The polyacrylamide gel is divided into two parts, the stacking and separating gel, which work together with the running buffer to create a discontinuous buffer system. The discontinuous buffer system relies primarily on the changing state of glycine, whose charge is dependent on the pH of the solution that it is in and the difference in density between the two gels. The stacking gel has a lower percentage of acrylamide and a lower pH (6.8) than the separating gel (pH 8.8). Each gel layer has its own function.
The stacking gel’s main function is to line up the samples, so they enter the separating gel at the same time. The lower percentage of acrylamide in the stacking gel creates larger pore sizes, allowing the proteins to move more freely than in the separating gel. The lower pH of the stacking gel allows for glycine to be neutral, having both positive and negative charges. This reduces its ionic strength, moving it more slowly from the negative cathode to the positive anode in the electrophoresis chamber. In contrast, the negatively charged chloride ion in the gel and sample buffer move at a faster rate towards the anode. This creates a voltage gradient between the fast moving chloride ion and slower moving glycine. Within these extremes is the electrophoretic mobilities of the proteins, so the proteins are effectively herded through the stacking gel between the chloride ion and glycine, lining them up before hitting the separating gel.
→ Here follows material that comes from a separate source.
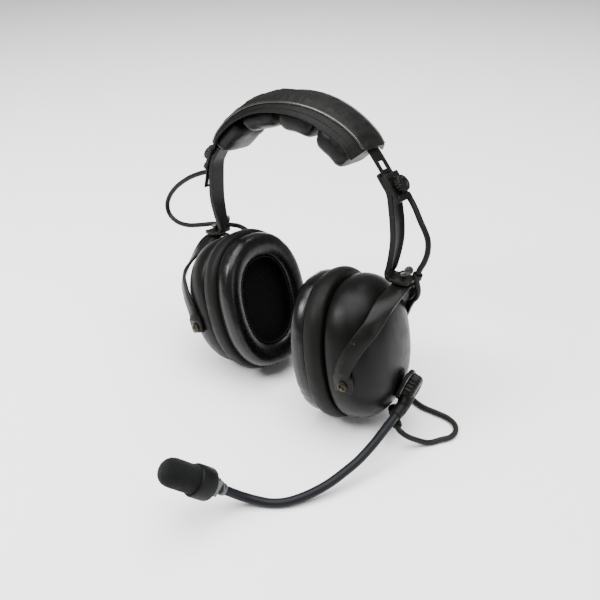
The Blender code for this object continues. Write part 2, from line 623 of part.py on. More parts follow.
def make_lead(side, cup, cup_frame, inside):
    start = cup_frame @ (Vector(GLAND_FOOT) * MM) / MM
    end = Vector(GLAND_END)
    along = (end - start).normalized()
    length = (end - start).length
    turned("lead_gland", ((0, length), (2.9, length), (3.4, length - 0.8), (3.4, length - 3.2), (2.7, length - 4),
                          (3.2, length * 0.45), (4.2, 1.5), (4.3, 0.0), (0, 0.0)), 16, RUBBER, cup,
           matrix=side.local(aim(start, along), cup))
    block("terminal_board", (1.6, 26.0, 11.0), (21.0, 0.0, 30.0), BOARD, cup, bevel=0, matrix=inside)

    rest_height = CORD_R + 0.4
    route = [end + along * 2.0, *(Vector(p) for p in CORD_FALL)] + [on_table(x, y, rest_height) for x, y in CORD_ROUTE]
    centre = on_table(*COIL_CENTRE, 0.2)
    level = Matrix.Translation(centre * MM) @ STANCE.inverted()
    entry = level @ (mm(COIL_MID_R + COIL_HALF_W + CORD_R + 0.4, -3.0, CORD_R + 0.2)) / MM
    tube("lead_cord", side.points(smooth_path(route + [entry], 34), cup), CORD_R, RUBBER, cup)

    inner, outer = COIL_MID_R - COIL_HALF_W, COIL_MID_R + COIL_HALF_W
    turned("lead_coil", ((inner, COIL_HEIGHT), (outer - 1.5, COIL_HEIGHT), (outer, COIL_HEIGHT - 1.5), (outer, 1.5),
                         (outer - 1.5, 0), (inner, 0), (inner, COIL_HEIGHT)), 28, RUBBER, cup,
           matrix=side.local(level, cup))
    lying = level @ Matrix.Translation(mm(*PLUG_SPOT)) @ Matrix.Rotation(math.radians(-90), 4, "Y")
    turned("plug_sleeve", ((0, 6.0), (7.0, 6.0), (7.6, 5.0), (7.6, -14.0), (6.6, -17.0), (4.4, -19.0), (3.6, -29.0),
                           (0, -29.0)), 16, RUBBER, cup, matrix=side.local(lying, cup))
    turned("plug_pin", ((0, 36.0), (1.6, 35.0), (3.2, 32.5), (2.6, 30.0), (3.5, 28.5), (3.5, 9.0), (5.4, 8.8),
                        (5.4, 6.4), (0, 6.4)), 12, STEEL, cup, matrix=side.local(lying, cup))


root = empty("headset", Matrix.Identity(4))
root.matrix_world = Matrix.Translation(mm(*STANCE_SHIFT)) @ STANCE
make_headband(root)
for side_name, side_sign in SIDES.items():
    spot = CUPS[side_name]
    side = Side(side_name, side_sign, root)
    slider, tab, bore = make_arm(side, spot["travel"], spot["splay"])
    cup_frame = cup_matrix(spot)
    pivot_frame = cup_frame @ Matrix.Translation(mm(PIVOT[0], 0, PIVOT[2]))
    level = (Matrix.Translation(pivot_frame.translation)
             @ Matrix.Rotation(math.radians(spot["yaw"]), 4, "Z")
             @ Matrix.Rotation(math.radians(spot["yoke_roll"]), 4, "Y"))
    yoke = make_yoke(side, slider, tab, level, bore)
    cup, inside = make_cup(side, yoke, cup_frame)
    make_cables(side, slider, yoke)
    if side_name == "near":
        make_boom(side, cup, cup_frame)
        make_lead(side, cup, cup_frame, inside)
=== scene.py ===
"""Looks of the radio communication headset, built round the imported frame.

Headset frame: X runs from ear to ear (+X is the cup with the microphone), -Y is the front, +Z is up.
Cup frame: X points away from the head, Y to the back, Z up. Lengths are millimetres until a mesh is made.
"""

import math

import bmesh
import bpy
from mathutils import Matrix, Vector, noise


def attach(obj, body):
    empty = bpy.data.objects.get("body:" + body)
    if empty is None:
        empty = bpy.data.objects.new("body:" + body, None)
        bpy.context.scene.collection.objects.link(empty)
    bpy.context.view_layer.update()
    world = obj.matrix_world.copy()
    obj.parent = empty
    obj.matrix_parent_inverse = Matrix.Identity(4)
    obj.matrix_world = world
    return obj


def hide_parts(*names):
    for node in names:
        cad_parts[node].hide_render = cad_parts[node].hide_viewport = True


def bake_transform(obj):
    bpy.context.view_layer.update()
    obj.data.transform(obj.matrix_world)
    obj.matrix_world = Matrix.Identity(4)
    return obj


MM = 0.001

# Stance on the table, the same as in the CAD
STANCE = Matrix.Rotation(math.radians(-6.273), 4, "X") @ Matrix.Rotation(math.radians(-12.631), 4, "Y")
STANCE_SHIFT = (10.34, 73.96, 124.0)

# Headband. PAD_EXTRA is how much deeper each crown cushion is than its CAD solid
BAND_R = 86.4
BAND_HALF_ANGLE = math.radians(58)
STRAP_TAIL = 26.0
FAR_TAIL_LEAN = math.radians(-10)
COVER_R = 90.0
COVER_SHIFT = math.radians(3.5)
COVER_HALF_ANGLE = math.radians(50)
PAD_TOP_R = 84.4
PAD_T = 16.5
PAD_EXTRA = (0.0, 1.0, 3.0, 4.5)
PAD_HALF_W = 17.8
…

The separating gel separates the proteins based on molecular weight. At a pH of 8.8, the glycine becomes negatively charged, as a glycinate anion. In this state, it is pulled more rapidly towards the positive anode, moving past the proteins. Because the proteins are affected by the density of the acrylamide, they slow down. Without the voltage gradient from the chloride and glycine ions, they can also separate based on their molecular weight as they are caught in the gel.
Figure 1. Gel layers: Stacking layer and separating layer in an acrylamide gel used for SDS-PAGE.